- **The request**: Return verbatim everything from the first line through the line that contains "REST = -13.1", and stop there.
##### Data section
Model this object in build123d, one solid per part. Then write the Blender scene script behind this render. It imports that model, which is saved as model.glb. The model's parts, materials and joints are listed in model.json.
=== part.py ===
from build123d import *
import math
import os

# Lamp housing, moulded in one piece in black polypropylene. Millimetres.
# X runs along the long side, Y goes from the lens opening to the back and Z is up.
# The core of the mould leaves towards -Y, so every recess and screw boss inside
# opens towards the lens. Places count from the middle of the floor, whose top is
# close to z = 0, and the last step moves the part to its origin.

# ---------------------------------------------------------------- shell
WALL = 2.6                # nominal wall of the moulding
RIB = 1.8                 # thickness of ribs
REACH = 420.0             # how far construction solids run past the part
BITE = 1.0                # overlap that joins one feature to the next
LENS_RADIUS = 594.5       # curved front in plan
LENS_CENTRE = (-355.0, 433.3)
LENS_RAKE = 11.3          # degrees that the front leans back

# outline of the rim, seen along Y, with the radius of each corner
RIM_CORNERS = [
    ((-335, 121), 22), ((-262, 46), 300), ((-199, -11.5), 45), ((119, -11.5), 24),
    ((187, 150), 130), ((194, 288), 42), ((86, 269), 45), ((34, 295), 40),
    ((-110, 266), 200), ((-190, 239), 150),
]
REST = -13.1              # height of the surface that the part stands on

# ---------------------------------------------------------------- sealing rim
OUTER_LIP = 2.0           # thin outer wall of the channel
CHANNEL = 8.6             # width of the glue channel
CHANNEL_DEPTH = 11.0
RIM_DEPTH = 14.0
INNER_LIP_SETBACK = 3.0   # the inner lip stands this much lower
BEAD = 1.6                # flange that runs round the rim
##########
- **The output**:
Model this object in build123d, one solid per part. Then write the Blender scene script behind this render. It imports that model, which is saved as model.glb. The model's parts, materials and joints are listed in model.json.
=== part.py ===
from build123d import *
import math
import os

# Lamp housing, moulded in one piece in black polypropylene. Millimetres.
# X runs along the long side, Y goes from the lens opening to the back and Z is up.
# The core of the mould leaves towards -Y, so every recess and screw boss inside
# opens towards the lens. Places count from the middle of the floor, whose top is
# close to z = 0, and the last step moves the part to its origin.

# ---------------------------------------------------------------- shell
WALL = 2.6                # nominal wall of the moulding
RIB = 1.8                 # thickness of ribs
REACH = 420.0             # how far construction solids run past the part
BITE = 1.0                # overlap that joins one feature to the next
LENS_RADIUS = 594.5       # curved front in plan
LENS_CENTRE = (-355.0, 433.3)
LENS_RAKE = 11.3          # degrees that the front leans back

# outline of the rim, seen along Y, with the radius of each corner
RIM_CORNERS = [
    ((-335, 121), 22), ((-262, 46), 300), ((-199, -11.5), 45), ((119, -11.5), 24),
    ((187, 150), 130), ((194, 288), 42), ((86, 269), 45), ((34, 295), 40),
    ((-110, 266), 200), ((-190, 239), 150),
]
REST = -13.1              # height of the surface that the part stands on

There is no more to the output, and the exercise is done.